Repeat every line below exactly as it reads.

start DATA EXCERPT

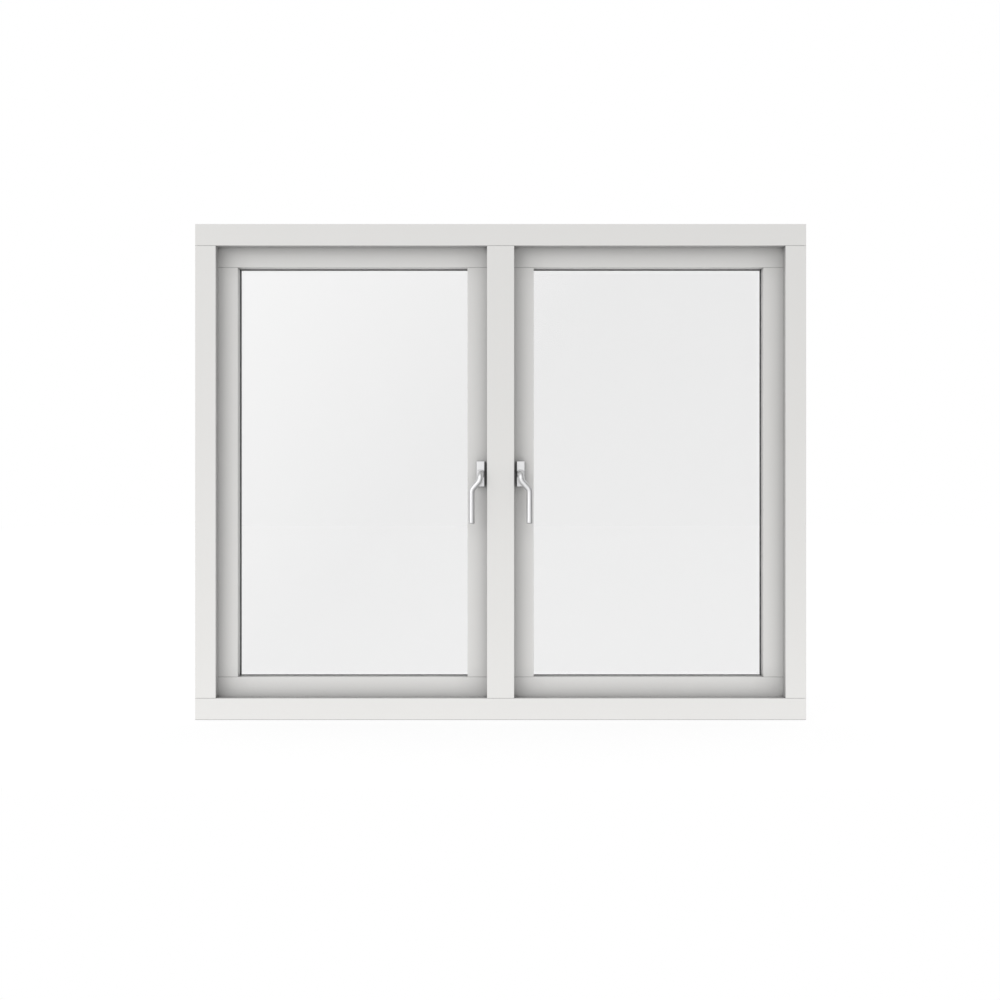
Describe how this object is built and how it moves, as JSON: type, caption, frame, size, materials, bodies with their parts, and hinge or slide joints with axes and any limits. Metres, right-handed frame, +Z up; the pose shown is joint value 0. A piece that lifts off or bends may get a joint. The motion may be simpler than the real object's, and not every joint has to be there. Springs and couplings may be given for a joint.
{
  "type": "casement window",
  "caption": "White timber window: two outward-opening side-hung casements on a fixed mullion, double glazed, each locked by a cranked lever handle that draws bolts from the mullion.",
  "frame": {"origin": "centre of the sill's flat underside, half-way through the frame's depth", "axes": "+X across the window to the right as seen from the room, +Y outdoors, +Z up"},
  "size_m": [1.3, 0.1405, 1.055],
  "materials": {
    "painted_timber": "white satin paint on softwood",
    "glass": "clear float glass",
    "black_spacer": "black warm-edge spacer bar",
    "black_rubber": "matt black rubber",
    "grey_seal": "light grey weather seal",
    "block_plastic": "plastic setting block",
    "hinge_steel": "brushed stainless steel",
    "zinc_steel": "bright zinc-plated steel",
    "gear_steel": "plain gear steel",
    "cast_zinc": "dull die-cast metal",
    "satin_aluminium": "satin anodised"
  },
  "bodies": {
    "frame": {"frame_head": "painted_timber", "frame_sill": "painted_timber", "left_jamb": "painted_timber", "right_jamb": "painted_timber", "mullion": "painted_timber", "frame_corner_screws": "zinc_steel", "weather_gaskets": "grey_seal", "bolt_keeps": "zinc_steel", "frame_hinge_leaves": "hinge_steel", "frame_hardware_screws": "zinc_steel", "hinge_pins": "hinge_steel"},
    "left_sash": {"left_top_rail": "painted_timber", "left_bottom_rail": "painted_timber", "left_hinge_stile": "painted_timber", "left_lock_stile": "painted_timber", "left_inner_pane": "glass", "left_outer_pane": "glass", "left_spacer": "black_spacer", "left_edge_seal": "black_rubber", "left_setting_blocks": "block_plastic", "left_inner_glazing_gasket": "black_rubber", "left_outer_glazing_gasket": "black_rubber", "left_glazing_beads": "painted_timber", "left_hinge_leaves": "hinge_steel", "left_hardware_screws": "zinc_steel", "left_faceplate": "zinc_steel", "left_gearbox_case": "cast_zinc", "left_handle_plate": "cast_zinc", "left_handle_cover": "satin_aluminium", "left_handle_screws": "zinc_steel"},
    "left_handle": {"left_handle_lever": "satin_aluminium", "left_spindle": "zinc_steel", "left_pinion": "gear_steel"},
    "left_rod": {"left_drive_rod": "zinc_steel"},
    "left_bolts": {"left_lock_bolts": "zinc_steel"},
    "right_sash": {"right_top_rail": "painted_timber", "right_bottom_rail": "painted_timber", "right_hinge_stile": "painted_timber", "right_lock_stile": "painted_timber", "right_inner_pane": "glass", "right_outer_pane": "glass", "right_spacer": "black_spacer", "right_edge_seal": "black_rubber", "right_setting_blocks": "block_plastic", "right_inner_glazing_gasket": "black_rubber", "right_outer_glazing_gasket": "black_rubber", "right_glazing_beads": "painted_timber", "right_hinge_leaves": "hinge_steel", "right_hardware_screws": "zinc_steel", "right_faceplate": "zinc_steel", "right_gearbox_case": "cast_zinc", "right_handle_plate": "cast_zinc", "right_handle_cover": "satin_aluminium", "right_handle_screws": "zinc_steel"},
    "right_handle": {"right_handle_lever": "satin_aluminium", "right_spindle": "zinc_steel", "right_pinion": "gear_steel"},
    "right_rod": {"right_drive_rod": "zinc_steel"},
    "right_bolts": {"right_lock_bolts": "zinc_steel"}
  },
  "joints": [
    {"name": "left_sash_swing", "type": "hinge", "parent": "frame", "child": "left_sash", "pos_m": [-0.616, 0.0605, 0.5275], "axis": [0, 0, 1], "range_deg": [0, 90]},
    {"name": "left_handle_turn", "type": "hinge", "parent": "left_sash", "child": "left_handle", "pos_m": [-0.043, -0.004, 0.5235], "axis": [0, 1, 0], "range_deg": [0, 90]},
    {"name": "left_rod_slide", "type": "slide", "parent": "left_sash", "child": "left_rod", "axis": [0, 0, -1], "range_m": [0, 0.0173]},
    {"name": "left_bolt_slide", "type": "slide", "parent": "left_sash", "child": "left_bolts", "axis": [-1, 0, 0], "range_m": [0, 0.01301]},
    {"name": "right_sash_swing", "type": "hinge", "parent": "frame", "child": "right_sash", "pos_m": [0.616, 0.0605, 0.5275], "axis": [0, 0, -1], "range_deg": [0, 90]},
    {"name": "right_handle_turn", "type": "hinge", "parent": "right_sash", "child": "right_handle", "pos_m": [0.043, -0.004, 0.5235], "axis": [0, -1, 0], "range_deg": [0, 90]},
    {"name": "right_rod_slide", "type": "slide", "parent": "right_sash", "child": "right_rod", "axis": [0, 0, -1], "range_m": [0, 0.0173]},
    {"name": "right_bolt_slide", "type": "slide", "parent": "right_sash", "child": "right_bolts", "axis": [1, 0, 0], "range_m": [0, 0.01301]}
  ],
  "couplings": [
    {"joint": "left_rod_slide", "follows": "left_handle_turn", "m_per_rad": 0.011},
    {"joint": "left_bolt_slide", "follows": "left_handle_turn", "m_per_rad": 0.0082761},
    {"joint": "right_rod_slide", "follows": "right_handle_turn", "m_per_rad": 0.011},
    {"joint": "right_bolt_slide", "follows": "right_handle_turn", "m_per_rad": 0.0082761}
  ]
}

end DATA EXCERPT

COMPLETE OUTPUT →
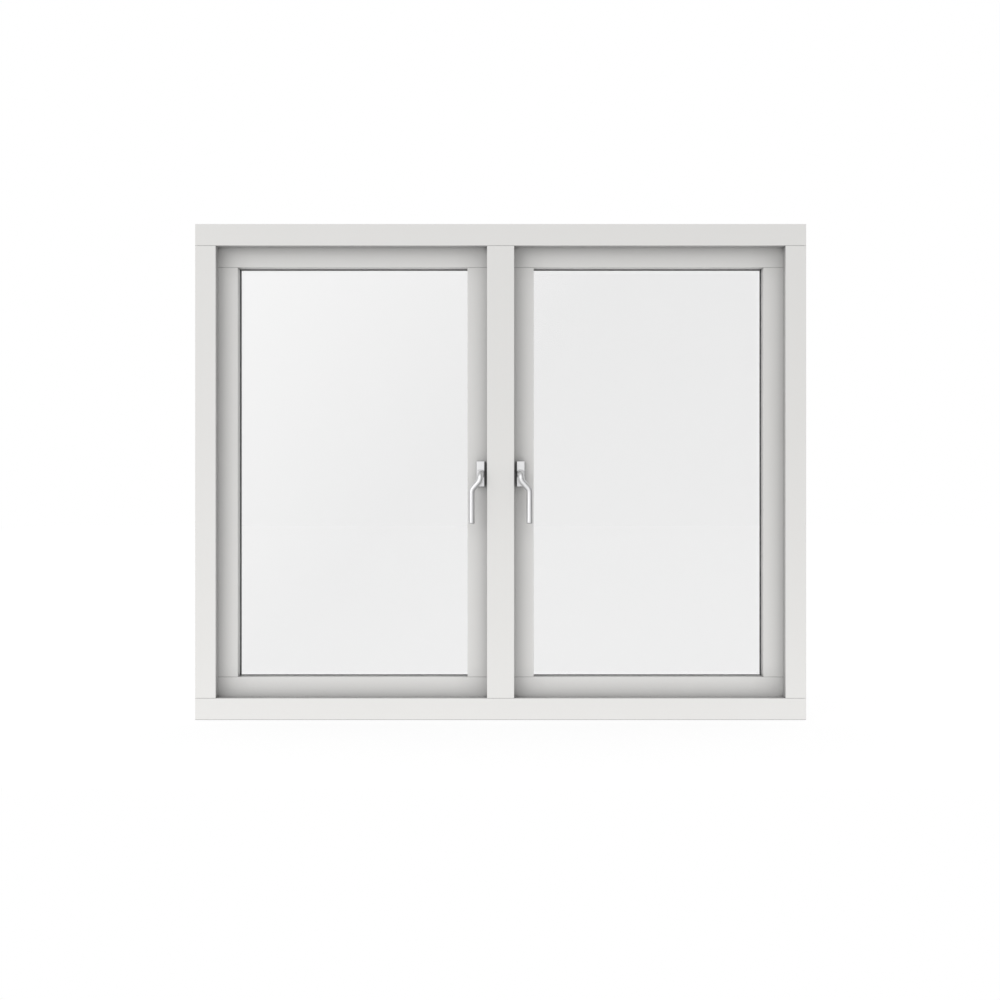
Describe how this object is built and how it moves, as JSON: type, caption, frame, size, materials, bodies with their parts, and hinge or slide joints with axes and any limits. Metres, right-handed frame, +Z up; the pose shown is joint value 0. A piece that lifts off or bends may get a joint. The motion may be simpler than the real object's, and not every joint has to be there. Springs and couplings may be given for a joint.
{
  "type": "casement window",
  "caption": "White timber window: two outward-opening side-hung casements on a fixed mullion, double glazed, each locked by a cranked lever handle that draws bolts from the mullion.",
  "frame": {"origin": "centre of the sill's flat underside, half-way through the frame's depth", "axes": "+X across the window to the right as seen from the room, +Y outdoors, +Z up"},
  "size_m": [1.3, 0.1405, 1.055],
  "materials": {
    "painted_timber": "white satin paint on softwood",
    "glass": "clear float glass",
    "black_spacer": "black warm-edge spacer bar",
    "black_rubber": "matt black rubber",
    "grey_seal": "light grey weather seal",
    "block_plastic": "plastic setting block",
    "hinge_steel": "brushed stainless steel",
    "zinc_steel": "bright zinc-plated steel",
    "gear_steel": "plain gear steel",
    "cast_zinc": "dull die-cast metal",
    "satin_aluminium": "satin anodised"
  },
  "bodies": {
    "frame": {"frame_head": "painted_timber", "frame_sill": "painted_timber", "left_jamb": "painted_timber", "right_jamb": "painted_timber", "mullion": "painted_timber", "frame_corner_screws": "zinc_steel", "weather_gaskets": "grey_seal", "bolt_keeps": "zinc_steel", "frame_hinge_leaves": "hinge_steel", "frame_hardware_screws": "zinc_steel", "hinge_pins": "hinge_steel"},
    "left_sash": {"left_top_rail": "painted_timber", "left_bottom_rail": "painted_timber", "left_hinge_stile": "painted_timber", "left_lock_stile": "painted_timber", "left_inner_pane": "glass", "left_outer_pane": "glass", "left_spacer": "black_spacer", "left_edge_seal": "black_rubber", "left_setting_blocks": "block_plastic", "left_inner_glazing_gasket": "black_rubber", "left_outer_glazing_gasket": "black_rubber", "left_glazing_beads": "painted_timber", "left_hinge_leaves": "hinge_steel", "left_hardware_screws": "zinc_steel", "left_faceplate": "zinc_steel", "left_gearbox_case": "cast_zinc", "left_handle_plate": "cast_zinc", "left_handle_cover": "satin_aluminium", "left_handle_screws": "zinc_steel"},
    "left_handle": {"left_handle_lever": "satin_aluminium", "left_spindle": "zinc_steel", "left_pinion": "gear_steel"},
    "left_rod": {"left_drive_rod": "zinc_steel"},
    "left_bolts": {"left_lock_bolts": "zinc_steel"},
    "right_sash": {"right_top_rail": "painted_timber", "right_bottom_rail": "painted_timber", "right_hinge_stile": "painted_timber", "right_lock_stile": "painted_timber", "right_inner_pane": "glass", "right_outer_pane": "glass", "right_spacer": "black_spacer", "right_edge_seal": "black_rubber", "right_setting_blocks": "block_plastic", "right_inner_glazing_gasket": "black_rubber", "right_outer_glazing_gasket": "black_rubber", "right_glazing_beads": "painted_timber", "right_hinge_leaves": "hinge_steel", "right_hardware_screws": "zinc_steel", "right_faceplate": "zinc_steel", "right_gearbox_case": "cast_zinc", "right_handle_plate": "cast_zinc", "right_handle_cover": "satin_aluminium", "right_handle_screws": "zinc_steel"},
    "right_handle": {"right_handle_lever": "satin_aluminium", "right_spindle": "zinc_steel", "right_pinion": "gear_steel"},
    "right_rod": {"right_drive_rod": "zinc_steel"},
    "right_bolts": {"right_lock_bolts": "zinc_steel"}
  },
  "joints": [
    {"name": "left_sash_swing", "type": "hinge", "parent": "frame", "child": "left_sash", "pos_m": [-0.616, 0.0605, 0.5275], "axis": [0, 0, 1], "range_deg": [0, 90]},
    {"name": "left_handle_turn", "type": "hinge", "parent": "left_sash", "child": "left_handle", "pos_m": [-0.043, -0.004, 0.5235], "axis": [0, 1, 0], "range_deg": [0, 90]},
    {"name": "left_rod_slide", "type": "slide", "parent": "left_sash", "child": "left_rod", "axis": [0, 0, -1], "range_m": [0, 0.0173]},
    {"name": "left_bolt_slide", "type": "slide", "parent": "left_sash", "child": "left_bolts", "axis": [-1, 0, 0], "range_m": [0, 0.01301]},
    {"name": "right_sash_swing", "type": "hinge", "parent": "frame", "child": "right_sash", "pos_m": [0.616, 0.0605, 0.5275], "axis": [0, 0, -1], "range_deg": [0, 90]},
    {"name": "right_handle_turn", "type": "hinge", "parent": "right_sash", "child": "right_handle", "pos_m": [0.043, -0.004, 0.5235], "axis": [0, -1, 0], "range_deg": [0, 90]},
    {"name": "right_rod_slide", "type": "slide", "parent": "right_sash", "child": "right_rod", "axis": [0, 0, -1], "range_m": [0, 0.0173]},
    {"name": "right_bolt_slide", "type": "slide", "parent": "right_sash", "child": "right_bolts", "axis": [1, 0, 0], "range_m": [0, 0.01301]}
  ],
  "couplings": [
    {"joint": "left_rod_slide", "follows": "left_handle_turn", "m_per_rad": 0.011},
    {"joint": "left_bolt_slide", "follows": "left_handle_turn", "m_per_rad": 0.0082761},
    {"joint": "right_rod_slide", "follows": "right_handle_turn", "m_per_rad": 0.011},
    {"joint": "right_bolt_slide", "follows": "right_handle_turn", "m_per_rad": 0.0082761}
  ]
}